Task objective:
Reproduce exactly the lines of the material beneath, from the line that contains "box = FreeCAD.BoundBox()" to the line that contains "obj.parent = empty", both included, and no other lines.

Dataset extract:
-.-.-

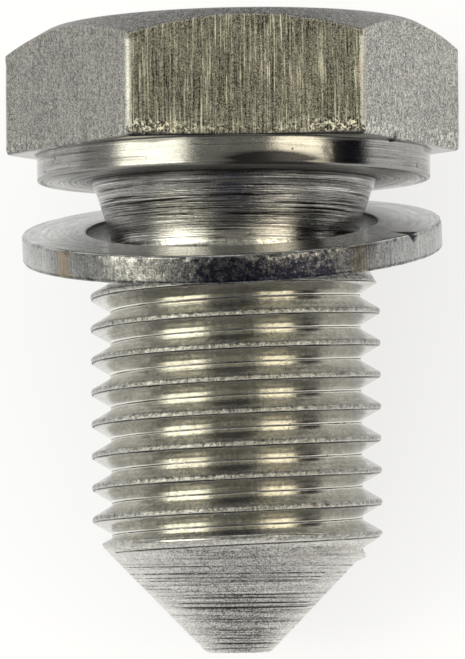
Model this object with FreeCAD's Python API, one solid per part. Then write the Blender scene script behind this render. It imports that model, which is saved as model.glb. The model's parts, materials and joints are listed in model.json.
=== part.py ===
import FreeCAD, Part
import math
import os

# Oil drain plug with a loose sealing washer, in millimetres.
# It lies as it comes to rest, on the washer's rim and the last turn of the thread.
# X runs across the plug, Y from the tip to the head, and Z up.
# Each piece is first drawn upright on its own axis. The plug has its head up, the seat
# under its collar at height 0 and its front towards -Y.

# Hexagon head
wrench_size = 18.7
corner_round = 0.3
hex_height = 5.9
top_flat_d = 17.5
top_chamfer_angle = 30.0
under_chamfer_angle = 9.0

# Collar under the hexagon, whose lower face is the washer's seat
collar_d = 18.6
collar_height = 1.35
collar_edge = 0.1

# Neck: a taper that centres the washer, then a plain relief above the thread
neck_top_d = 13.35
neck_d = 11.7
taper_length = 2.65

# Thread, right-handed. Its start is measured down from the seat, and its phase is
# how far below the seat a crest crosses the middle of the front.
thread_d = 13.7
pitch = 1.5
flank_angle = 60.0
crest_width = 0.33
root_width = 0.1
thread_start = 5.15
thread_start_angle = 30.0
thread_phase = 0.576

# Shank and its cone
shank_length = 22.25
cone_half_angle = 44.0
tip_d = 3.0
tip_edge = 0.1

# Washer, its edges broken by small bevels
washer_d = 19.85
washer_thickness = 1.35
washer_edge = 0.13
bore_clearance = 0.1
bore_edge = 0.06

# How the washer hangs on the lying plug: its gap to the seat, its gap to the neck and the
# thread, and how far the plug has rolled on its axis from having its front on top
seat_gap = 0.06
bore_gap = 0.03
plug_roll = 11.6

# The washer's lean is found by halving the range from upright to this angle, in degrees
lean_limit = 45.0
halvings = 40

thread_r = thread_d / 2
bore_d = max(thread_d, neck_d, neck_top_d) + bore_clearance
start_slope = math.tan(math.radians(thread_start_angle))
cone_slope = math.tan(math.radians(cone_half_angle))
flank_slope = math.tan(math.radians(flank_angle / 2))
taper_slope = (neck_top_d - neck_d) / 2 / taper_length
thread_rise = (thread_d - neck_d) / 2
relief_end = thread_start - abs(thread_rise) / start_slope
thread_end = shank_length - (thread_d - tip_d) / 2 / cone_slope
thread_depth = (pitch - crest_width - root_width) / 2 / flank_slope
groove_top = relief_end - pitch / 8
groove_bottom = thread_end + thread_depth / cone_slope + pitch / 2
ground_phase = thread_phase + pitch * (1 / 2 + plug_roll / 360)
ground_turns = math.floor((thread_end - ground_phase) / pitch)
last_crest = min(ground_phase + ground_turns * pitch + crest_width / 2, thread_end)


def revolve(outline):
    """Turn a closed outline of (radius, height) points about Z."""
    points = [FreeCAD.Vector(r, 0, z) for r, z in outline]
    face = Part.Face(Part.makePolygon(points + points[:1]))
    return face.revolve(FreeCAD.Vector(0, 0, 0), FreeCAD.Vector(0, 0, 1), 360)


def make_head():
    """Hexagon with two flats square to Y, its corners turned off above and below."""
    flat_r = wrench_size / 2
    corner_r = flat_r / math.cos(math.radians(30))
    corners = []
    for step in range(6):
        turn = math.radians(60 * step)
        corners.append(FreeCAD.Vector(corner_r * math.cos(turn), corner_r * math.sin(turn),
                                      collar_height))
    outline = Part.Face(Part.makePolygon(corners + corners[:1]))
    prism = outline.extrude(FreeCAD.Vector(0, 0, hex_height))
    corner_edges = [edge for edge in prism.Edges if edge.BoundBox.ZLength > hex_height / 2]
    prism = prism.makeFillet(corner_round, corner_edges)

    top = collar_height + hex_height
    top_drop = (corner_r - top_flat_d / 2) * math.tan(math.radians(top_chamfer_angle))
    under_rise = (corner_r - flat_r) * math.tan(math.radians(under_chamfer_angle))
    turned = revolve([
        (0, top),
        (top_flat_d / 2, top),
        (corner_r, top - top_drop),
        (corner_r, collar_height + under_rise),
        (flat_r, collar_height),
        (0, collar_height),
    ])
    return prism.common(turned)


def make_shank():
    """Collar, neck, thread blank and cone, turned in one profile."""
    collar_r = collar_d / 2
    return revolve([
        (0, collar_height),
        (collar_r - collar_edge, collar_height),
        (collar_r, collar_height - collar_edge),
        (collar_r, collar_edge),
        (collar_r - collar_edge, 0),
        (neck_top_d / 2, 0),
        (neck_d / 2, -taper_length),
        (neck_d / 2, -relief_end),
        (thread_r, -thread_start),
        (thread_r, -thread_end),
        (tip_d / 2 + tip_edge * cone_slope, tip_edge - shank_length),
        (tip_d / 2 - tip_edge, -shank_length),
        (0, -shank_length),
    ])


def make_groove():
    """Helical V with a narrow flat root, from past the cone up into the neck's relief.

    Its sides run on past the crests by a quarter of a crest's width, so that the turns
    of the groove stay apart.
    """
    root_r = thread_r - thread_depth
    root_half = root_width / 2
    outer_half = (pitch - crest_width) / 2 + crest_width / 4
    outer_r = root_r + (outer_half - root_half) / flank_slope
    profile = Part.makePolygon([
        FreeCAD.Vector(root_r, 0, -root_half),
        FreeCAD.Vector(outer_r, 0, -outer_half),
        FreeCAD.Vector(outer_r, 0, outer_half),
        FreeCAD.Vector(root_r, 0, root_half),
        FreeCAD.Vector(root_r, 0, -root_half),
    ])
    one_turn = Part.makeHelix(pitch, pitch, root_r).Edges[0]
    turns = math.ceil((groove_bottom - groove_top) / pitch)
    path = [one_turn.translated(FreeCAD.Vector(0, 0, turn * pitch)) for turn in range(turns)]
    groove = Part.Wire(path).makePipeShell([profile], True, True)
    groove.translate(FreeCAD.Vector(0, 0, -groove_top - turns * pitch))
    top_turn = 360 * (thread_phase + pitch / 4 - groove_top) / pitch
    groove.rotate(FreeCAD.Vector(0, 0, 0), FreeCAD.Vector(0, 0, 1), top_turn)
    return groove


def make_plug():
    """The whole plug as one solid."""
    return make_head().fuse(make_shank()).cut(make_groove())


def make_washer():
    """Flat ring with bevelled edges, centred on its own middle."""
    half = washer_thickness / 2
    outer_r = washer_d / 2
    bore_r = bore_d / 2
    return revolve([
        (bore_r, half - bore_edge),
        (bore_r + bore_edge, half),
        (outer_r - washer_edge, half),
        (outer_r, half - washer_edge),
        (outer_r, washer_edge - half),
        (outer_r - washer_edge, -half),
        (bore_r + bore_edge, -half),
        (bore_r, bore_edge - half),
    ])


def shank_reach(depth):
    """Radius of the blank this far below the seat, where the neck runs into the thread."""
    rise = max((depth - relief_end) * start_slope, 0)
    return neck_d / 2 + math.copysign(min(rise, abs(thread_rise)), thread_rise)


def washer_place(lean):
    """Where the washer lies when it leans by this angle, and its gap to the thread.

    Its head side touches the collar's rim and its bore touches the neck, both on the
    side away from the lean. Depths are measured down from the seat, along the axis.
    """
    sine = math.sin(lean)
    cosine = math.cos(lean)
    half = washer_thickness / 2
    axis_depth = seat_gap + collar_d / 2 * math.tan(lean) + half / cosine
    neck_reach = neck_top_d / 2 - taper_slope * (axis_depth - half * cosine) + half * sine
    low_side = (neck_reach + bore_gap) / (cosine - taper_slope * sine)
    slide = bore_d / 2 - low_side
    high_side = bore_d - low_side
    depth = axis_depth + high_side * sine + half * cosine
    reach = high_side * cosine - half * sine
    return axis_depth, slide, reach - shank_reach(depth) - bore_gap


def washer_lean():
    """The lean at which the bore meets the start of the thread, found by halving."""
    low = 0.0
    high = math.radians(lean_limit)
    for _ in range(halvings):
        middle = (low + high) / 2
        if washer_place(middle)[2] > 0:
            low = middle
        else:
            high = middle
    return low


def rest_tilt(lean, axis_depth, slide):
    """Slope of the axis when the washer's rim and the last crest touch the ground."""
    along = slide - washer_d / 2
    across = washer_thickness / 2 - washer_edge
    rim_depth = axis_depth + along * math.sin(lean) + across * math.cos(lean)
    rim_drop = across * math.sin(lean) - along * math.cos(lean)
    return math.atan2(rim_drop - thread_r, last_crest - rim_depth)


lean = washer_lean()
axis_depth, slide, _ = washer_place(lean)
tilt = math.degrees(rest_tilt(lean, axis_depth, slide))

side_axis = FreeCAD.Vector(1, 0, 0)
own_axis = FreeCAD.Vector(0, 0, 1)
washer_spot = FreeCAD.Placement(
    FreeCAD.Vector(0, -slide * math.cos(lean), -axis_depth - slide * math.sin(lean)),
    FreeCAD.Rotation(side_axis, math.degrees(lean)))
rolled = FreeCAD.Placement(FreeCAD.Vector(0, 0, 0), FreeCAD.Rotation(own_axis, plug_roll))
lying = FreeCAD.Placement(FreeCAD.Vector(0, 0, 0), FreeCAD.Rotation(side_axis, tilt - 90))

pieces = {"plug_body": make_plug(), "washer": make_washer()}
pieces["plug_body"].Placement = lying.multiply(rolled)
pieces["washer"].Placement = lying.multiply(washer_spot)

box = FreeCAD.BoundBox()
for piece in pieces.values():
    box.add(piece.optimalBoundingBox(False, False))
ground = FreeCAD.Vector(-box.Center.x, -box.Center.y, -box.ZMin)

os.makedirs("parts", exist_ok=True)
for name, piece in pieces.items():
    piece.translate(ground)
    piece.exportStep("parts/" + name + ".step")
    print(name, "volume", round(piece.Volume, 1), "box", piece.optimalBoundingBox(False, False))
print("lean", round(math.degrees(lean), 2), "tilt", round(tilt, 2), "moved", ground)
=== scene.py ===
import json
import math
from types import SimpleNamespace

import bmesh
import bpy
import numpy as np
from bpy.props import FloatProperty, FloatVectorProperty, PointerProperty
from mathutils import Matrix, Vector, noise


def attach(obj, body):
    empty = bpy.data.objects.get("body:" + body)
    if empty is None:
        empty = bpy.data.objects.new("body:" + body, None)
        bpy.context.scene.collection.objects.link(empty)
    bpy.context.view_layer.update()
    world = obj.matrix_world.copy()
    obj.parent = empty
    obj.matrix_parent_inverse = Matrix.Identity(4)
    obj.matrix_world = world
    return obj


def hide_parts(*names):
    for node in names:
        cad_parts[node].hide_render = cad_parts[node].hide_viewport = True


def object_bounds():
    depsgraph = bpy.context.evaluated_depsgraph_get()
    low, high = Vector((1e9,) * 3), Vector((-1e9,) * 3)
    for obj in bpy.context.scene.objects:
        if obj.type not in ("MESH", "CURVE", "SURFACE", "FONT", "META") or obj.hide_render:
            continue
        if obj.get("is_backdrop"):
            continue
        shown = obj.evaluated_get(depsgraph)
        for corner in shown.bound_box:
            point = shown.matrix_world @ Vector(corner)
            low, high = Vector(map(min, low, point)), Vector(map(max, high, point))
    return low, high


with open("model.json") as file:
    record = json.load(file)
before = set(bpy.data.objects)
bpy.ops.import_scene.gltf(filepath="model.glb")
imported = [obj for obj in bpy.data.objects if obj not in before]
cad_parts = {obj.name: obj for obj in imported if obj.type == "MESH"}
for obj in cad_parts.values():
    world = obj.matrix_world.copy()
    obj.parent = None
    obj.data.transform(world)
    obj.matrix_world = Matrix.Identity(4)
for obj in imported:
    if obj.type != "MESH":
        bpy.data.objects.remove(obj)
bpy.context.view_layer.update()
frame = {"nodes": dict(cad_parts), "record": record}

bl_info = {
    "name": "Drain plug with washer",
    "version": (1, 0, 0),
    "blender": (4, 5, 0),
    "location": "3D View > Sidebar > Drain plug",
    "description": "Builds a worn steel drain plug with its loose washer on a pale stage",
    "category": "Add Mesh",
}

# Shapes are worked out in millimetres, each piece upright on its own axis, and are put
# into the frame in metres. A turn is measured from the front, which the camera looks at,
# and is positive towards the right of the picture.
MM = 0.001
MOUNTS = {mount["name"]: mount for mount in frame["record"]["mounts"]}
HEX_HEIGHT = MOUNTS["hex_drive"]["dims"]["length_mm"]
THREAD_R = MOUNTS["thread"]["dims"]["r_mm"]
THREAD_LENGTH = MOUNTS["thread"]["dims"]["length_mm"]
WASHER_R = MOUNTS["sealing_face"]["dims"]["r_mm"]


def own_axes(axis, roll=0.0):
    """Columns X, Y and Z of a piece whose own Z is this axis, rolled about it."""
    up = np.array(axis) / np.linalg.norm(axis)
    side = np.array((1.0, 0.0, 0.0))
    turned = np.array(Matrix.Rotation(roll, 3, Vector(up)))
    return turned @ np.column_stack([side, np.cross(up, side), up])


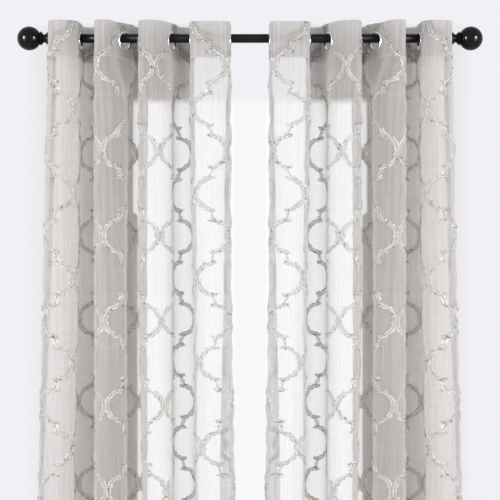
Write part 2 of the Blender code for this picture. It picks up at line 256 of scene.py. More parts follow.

-.-.-

Response below:
box = FreeCAD.BoundBox()
for piece in pieces.values():
    box.add(piece.optimalBoundingBox(False, False))
ground = FreeCAD.Vector(-box.Center.x, -box.Center.y, -box.ZMin)

os.makedirs("parts", exist_ok=True)
for name, piece in pieces.items():
    piece.translate(ground)
    piece.exportStep("parts/" + name + ".step")
    print(name, "volume", round(piece.Volume, 1), "box", piece.optimalBoundingBox(False, False))
print("lean", round(math.degrees(lean), 2), "tilt", round(tilt, 2), "moved", ground)
=== scene.py ===
import json
import math
from types import SimpleNamespace

import bmesh
import bpy
import numpy as np
from bpy.props import FloatProperty, FloatVectorProperty, PointerProperty
from mathutils import Matrix, Vector, noise


def attach(obj, body):
    empty = bpy.data.objects.get("body:" + body)
    if empty is None:
        empty = bpy.data.objects.new("body:" + body, None)
        bpy.context.scene.collection.objects.link(empty)
    bpy.context.view_layer.update()
    world = obj.matrix_world.copy()
    obj.parent = empty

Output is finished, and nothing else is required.